Note that the original variable, years, is not altered in any way. The replace() method simply creates a new version of it with the replacement(s) made, for you to do with as you think fit (i.e. assign to another variable or display on the screen).

search()

This is the regular expression equivalent of indexOf(). It is given a single parameter, which is the regular expression, and it searches for that within the string. It returns the position of the first occurrence of the regular expression, or -1 if it is not found.

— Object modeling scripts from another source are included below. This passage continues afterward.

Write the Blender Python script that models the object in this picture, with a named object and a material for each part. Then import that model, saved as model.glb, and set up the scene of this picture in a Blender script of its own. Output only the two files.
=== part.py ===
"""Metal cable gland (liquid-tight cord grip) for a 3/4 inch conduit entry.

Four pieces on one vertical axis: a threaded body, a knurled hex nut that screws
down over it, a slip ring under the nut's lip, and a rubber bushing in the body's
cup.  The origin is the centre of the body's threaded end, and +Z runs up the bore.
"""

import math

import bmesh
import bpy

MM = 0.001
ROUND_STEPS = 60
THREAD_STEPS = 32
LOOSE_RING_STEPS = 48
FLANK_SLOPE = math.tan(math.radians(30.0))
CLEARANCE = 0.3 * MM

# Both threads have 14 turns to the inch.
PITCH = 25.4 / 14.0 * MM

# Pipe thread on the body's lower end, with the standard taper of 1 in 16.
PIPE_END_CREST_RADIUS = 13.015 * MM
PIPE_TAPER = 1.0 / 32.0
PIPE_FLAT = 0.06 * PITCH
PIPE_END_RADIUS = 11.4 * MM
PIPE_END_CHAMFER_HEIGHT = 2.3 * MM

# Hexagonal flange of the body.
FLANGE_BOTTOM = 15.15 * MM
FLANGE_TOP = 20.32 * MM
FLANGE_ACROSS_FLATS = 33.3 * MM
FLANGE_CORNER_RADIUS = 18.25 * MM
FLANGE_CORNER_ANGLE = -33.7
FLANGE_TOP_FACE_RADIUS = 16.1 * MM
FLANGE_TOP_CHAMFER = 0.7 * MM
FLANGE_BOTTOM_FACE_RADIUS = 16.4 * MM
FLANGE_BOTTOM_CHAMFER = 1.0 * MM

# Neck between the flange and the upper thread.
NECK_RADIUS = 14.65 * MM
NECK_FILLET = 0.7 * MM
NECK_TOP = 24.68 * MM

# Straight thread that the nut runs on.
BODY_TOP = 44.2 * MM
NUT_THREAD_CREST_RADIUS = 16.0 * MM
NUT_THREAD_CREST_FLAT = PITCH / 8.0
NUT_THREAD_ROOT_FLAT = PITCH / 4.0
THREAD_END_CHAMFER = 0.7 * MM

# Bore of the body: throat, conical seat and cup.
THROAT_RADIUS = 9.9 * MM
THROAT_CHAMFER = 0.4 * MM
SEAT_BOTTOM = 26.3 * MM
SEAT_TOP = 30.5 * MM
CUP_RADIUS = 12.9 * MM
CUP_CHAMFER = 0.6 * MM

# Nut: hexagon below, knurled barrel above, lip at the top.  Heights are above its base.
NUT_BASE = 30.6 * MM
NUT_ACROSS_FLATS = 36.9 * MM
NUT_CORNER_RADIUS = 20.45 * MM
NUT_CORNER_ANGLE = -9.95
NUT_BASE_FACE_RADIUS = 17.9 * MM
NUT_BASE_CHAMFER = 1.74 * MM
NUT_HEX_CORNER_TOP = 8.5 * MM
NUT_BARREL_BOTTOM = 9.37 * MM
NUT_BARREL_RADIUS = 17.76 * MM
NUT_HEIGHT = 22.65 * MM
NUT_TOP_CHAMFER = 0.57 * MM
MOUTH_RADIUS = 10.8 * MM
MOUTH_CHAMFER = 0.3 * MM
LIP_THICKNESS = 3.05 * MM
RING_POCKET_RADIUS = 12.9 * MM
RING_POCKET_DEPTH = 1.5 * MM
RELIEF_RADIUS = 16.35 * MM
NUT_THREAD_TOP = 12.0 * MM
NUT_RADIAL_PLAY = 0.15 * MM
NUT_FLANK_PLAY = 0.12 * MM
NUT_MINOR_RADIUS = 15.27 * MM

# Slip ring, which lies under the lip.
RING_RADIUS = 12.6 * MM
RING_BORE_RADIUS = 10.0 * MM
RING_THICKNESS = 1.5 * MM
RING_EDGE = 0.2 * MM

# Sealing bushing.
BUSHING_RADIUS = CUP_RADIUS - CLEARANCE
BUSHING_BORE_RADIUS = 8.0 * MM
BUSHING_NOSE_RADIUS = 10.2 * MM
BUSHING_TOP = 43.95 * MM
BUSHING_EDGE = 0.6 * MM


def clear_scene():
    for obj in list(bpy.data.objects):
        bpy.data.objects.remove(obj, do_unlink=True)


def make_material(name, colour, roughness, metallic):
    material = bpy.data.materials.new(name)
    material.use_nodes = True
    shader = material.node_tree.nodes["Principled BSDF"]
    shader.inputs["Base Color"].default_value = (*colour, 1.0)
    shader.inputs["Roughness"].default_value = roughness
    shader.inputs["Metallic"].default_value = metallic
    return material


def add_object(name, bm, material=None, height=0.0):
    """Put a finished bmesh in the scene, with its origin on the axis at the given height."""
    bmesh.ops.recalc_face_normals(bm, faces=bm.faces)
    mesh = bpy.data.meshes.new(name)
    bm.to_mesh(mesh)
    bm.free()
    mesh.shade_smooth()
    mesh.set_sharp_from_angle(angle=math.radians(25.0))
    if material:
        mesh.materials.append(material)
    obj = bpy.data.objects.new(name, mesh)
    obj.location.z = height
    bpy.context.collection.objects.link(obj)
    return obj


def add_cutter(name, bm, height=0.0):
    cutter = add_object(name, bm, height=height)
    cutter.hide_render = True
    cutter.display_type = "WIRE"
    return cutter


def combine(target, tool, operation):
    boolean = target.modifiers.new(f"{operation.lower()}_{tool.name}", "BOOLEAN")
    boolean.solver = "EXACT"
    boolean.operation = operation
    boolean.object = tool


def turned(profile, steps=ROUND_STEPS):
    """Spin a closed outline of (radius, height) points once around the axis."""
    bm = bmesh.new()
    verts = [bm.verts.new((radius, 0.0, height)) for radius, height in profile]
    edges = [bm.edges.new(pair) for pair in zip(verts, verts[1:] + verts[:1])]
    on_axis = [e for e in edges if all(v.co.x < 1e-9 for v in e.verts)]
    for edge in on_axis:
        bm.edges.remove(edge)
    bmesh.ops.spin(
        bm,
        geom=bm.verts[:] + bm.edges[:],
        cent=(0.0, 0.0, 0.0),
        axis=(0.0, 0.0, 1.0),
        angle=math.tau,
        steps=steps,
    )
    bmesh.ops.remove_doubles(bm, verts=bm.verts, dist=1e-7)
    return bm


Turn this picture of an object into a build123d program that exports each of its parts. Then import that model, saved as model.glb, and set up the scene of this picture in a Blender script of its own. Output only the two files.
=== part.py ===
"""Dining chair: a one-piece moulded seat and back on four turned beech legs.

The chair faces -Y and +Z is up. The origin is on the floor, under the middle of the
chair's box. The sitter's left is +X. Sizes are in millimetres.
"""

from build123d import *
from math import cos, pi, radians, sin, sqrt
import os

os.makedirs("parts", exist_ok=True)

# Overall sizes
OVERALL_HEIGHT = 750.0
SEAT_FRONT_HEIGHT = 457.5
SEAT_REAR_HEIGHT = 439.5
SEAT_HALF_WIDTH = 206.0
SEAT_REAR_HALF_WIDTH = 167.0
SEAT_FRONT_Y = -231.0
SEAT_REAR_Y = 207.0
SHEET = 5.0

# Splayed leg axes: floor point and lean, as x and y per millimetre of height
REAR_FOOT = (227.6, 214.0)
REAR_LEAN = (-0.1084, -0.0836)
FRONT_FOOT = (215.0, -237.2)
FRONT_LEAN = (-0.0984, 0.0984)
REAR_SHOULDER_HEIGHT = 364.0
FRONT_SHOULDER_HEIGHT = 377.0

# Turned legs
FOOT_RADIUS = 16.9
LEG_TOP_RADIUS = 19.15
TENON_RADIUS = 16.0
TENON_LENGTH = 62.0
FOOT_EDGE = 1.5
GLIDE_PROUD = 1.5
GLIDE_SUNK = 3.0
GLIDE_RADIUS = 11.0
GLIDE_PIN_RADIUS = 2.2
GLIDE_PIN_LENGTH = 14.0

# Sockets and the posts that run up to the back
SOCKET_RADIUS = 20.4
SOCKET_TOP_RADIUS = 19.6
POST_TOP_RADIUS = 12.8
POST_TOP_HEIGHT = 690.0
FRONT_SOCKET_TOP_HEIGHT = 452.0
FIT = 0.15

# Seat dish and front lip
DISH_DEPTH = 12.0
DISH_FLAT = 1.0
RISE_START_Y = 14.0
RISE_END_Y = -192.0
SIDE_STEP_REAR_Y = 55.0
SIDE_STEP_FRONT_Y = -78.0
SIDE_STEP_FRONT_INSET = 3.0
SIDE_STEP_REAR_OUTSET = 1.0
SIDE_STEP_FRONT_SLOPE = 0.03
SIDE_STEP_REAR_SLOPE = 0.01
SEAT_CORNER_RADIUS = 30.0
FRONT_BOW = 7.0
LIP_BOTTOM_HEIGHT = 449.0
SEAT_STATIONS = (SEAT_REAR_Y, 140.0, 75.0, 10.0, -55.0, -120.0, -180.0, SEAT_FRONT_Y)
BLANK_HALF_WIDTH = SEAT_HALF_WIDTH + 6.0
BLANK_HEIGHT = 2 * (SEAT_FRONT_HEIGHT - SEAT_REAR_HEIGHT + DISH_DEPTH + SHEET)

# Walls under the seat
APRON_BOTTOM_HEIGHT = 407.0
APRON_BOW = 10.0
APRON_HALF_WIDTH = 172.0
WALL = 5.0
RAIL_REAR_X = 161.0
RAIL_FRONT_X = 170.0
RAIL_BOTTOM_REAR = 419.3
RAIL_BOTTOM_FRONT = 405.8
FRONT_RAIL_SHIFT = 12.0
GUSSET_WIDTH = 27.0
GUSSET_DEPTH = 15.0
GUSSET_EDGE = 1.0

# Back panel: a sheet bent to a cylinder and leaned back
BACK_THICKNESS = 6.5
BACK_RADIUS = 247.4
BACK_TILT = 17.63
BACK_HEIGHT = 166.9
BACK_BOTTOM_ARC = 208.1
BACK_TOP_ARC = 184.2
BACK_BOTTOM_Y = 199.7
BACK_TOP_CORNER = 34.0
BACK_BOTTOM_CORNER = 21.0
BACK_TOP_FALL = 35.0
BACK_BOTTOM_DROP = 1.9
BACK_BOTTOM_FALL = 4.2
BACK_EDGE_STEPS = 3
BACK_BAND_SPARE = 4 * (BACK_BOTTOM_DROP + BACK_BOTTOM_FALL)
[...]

proverb = "People who live in glass houses shouldn't throw stones.";
pattern = /\b\w{3}\b/;    // Match first three letter word
document.write(proverb.search(pattern));

This displays the number 7, as the first substring to match the pattern (i.e. the first three letter word) is "who" which occurs at position 7. Note that since search() only ever returns the position of the first occurrence, there is no point in putting g on the end of the regular expression.

match()

This is similar to the search() method except that it returns an array of all the substrings that matched the regular expression. It doesn't keep a record of whereabouts in the string they were found:

years = "1990, 1964, distant past 1842, future year 2108";
var findThem = /\d{4}/g;    // Match any four digit number
                            // (Note the "g" for global match)
listOfYears = years.match(findThem);

This will create an array called listOfYears with four elements in it:

listOfYears[0] will contain 1990,
listOfYears[1] will contain 1964,
listOfYears[2] will contain 1842 and
listOfYears[3] will contain 2108.

Again, there is no need to declare listOfYears specifically as an array. JavaScript knows that the function match() returns an array, so listOfYears becomes an array automatically.